Defendant filed for summary judgment on the basis that it had not interfered or retaliated against plaintiff for taking an FMLA leave because his performance review occurred before his FMLA leave and his termination was unrelated to the leave. Following the briefing, the district court notified the parties that it was considering granting summary judgment on a ground that they had not explicitly raised. Specifically, it noted that to recover under the FMLA, a plaintiff must show monetary damages resulting from the alleged interference. The parties filed supplemental briefs on this issue.  The district court granted summary judgment in defendant’s favor on the basis that plaintiff could not show that any interference with his FMLA leave resulted in monetary damages or he was entitled to equitable relief. Additionally, the district court refused to consider an affidavit filed by plaintiff which stated he had been offered a transfer to a different job because this statement contradicted his deposition testimony in which he testified he had not received the transfer. 
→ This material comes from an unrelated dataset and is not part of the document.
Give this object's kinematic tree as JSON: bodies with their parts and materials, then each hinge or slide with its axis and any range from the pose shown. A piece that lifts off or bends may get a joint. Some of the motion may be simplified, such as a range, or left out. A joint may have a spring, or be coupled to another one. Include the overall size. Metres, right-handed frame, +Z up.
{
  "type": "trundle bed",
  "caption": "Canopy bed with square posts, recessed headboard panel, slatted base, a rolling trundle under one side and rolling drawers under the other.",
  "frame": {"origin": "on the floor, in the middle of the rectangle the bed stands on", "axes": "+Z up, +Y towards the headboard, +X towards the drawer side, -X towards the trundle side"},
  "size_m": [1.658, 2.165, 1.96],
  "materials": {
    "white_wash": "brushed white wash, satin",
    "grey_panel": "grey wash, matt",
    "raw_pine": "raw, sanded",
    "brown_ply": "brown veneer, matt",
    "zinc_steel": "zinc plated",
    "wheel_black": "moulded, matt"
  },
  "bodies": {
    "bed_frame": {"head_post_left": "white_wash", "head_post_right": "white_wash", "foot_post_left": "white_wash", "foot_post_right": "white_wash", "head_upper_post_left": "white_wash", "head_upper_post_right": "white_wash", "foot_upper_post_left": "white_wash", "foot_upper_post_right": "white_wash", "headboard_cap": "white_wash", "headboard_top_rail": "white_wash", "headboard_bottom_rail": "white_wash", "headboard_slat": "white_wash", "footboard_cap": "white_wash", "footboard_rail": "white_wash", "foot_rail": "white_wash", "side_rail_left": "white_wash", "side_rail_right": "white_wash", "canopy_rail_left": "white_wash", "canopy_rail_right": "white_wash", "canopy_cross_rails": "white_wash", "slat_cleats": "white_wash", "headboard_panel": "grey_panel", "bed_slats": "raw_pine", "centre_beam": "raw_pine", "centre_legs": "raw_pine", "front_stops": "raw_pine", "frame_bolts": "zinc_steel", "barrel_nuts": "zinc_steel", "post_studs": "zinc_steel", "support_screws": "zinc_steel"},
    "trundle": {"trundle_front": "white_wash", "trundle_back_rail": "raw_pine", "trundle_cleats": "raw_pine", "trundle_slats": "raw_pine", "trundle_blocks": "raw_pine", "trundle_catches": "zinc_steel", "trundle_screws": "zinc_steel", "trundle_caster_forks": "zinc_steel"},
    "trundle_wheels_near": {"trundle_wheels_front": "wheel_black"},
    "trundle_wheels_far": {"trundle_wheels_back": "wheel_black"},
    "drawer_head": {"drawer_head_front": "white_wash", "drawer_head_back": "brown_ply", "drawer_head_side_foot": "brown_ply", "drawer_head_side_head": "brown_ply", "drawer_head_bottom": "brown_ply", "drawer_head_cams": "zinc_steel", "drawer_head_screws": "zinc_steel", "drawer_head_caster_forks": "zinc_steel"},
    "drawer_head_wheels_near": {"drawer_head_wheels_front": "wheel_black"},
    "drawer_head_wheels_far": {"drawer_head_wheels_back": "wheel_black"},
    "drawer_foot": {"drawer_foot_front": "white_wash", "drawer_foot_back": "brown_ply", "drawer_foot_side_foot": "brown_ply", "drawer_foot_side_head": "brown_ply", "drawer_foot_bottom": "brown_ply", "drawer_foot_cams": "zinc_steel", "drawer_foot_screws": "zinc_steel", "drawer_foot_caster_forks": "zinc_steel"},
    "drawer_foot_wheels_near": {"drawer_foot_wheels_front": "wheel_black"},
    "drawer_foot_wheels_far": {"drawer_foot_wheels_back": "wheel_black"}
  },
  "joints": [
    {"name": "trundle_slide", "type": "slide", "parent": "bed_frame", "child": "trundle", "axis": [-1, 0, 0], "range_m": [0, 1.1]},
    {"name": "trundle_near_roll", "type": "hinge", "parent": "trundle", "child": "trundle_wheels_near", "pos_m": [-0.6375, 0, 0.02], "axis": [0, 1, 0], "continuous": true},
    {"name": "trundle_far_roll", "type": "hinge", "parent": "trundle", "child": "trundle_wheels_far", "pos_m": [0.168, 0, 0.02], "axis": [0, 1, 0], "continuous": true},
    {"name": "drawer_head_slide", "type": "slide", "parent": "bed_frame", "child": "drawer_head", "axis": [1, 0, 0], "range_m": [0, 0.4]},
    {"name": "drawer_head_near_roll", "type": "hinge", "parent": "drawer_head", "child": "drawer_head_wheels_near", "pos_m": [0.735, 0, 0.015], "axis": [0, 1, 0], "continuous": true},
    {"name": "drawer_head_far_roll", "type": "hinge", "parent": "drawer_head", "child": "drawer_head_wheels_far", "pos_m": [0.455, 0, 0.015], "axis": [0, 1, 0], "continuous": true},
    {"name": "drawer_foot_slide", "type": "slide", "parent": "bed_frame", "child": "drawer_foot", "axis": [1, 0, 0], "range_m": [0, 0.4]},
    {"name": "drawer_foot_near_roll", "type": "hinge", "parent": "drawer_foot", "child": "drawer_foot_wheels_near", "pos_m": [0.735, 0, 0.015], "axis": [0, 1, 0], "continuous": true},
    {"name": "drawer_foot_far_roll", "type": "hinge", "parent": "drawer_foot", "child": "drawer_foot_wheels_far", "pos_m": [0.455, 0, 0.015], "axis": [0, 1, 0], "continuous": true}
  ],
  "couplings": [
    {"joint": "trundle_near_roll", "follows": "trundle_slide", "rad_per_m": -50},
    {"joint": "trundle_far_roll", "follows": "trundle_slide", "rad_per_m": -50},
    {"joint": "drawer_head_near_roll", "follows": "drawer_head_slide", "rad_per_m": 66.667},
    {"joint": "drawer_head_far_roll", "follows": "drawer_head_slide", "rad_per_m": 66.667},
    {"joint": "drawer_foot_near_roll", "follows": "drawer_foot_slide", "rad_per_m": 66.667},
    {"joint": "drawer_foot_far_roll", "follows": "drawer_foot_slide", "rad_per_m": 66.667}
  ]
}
In affirming the district court’s decision, the 7th Circuit reiterated the Supreme Court’s holding that recovery under 29 U.S.C. §2617 is limited and requires a direct connection between the harm suffered and the damages sought.  Ragsdale v. Wolverine World Wide, Inc., 535 U.S. 81, 89 (2002); see also, Cianci v. Pettibone Corp., 152 F.3d 723, 728–29 (7th Cir. 1998).  The Supreme Court explained:

To prevail under the cause of action set out in §2617, an employee must prove, as a threshold matter, that the employer violated §2615 by interfering with, restraining, or denying his or her exercise of FMLA rights. Even then, §2617 provides no relief unless the employee has been prejudiced by the violation:  The employer is liable only for compensation and benefits lost “by reason of the violation,” §2617(a)(1)(A)(i)(I), for other monetary losses sustained “as a direct result of the violation,” §617(a)(1)(A)(i)(II), and for “appropriate” equitable relief, including employment, reinstatement, and promotion, § 2617(a)(1)(B). The remedy is tailored to the harm suffered.
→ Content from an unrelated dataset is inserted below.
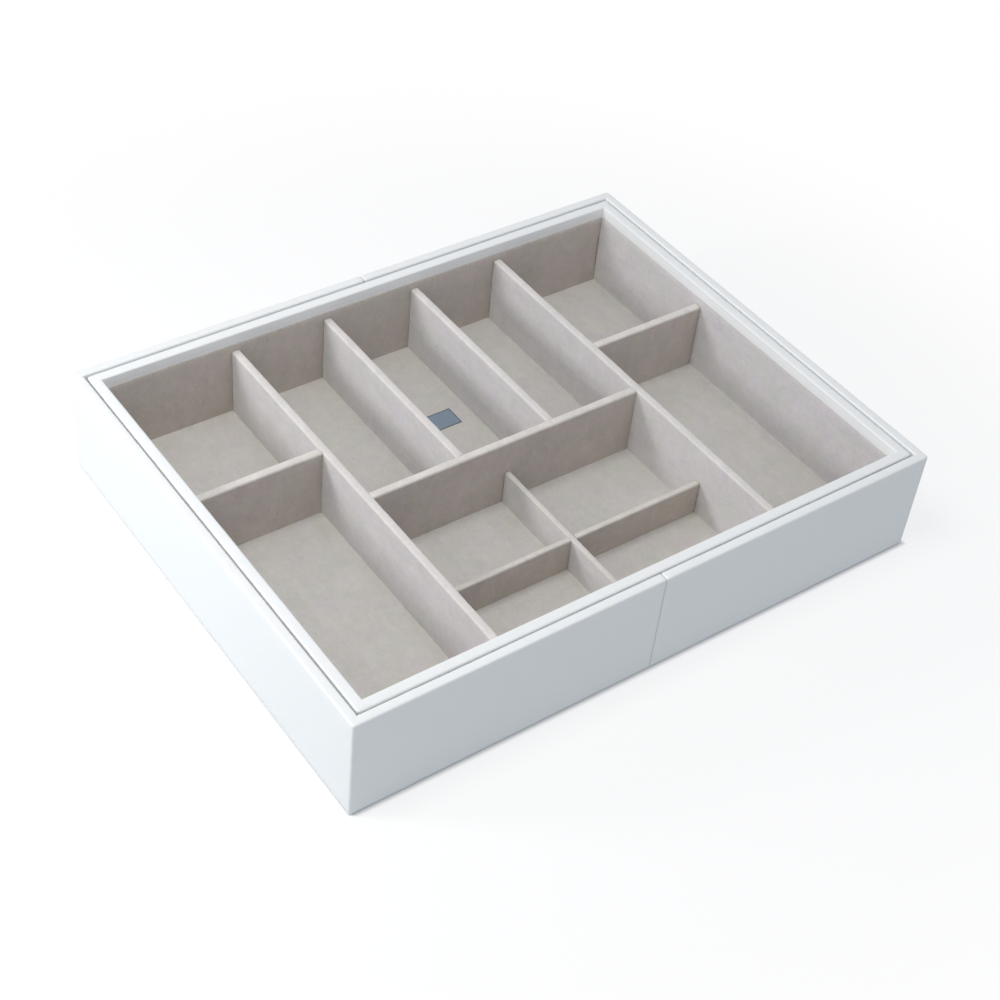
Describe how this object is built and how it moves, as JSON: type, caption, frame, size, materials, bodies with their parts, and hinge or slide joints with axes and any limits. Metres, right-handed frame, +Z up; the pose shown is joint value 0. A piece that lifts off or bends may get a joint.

Ragsdale, 535 U.S. at 89.  

The 7th Circuit affirmed that plaintiff did not suffer any damages related to his FMLA leave because when he returned from leave, he received the same salary and benefits as he had prior to his leave. Additionally, any possible reduction of salary in the future was irrelevant since he was terminated prior to any salary reduction; thus, he suffered no compensable damages under §2617(a)(1)(A)(i).  Furthermore, because the termination of plaintiff’s employment was unrelated to any activity protected by the FMLA, the statute’s remedial provisions cannot be invoked to require his reinstatement.  Finally, the Seventh Circuit held the district court did not abuse its discretion in refusing to consider plaintiff’s declaration because it was an effort to undo his deposition testimony which precluded his recovery.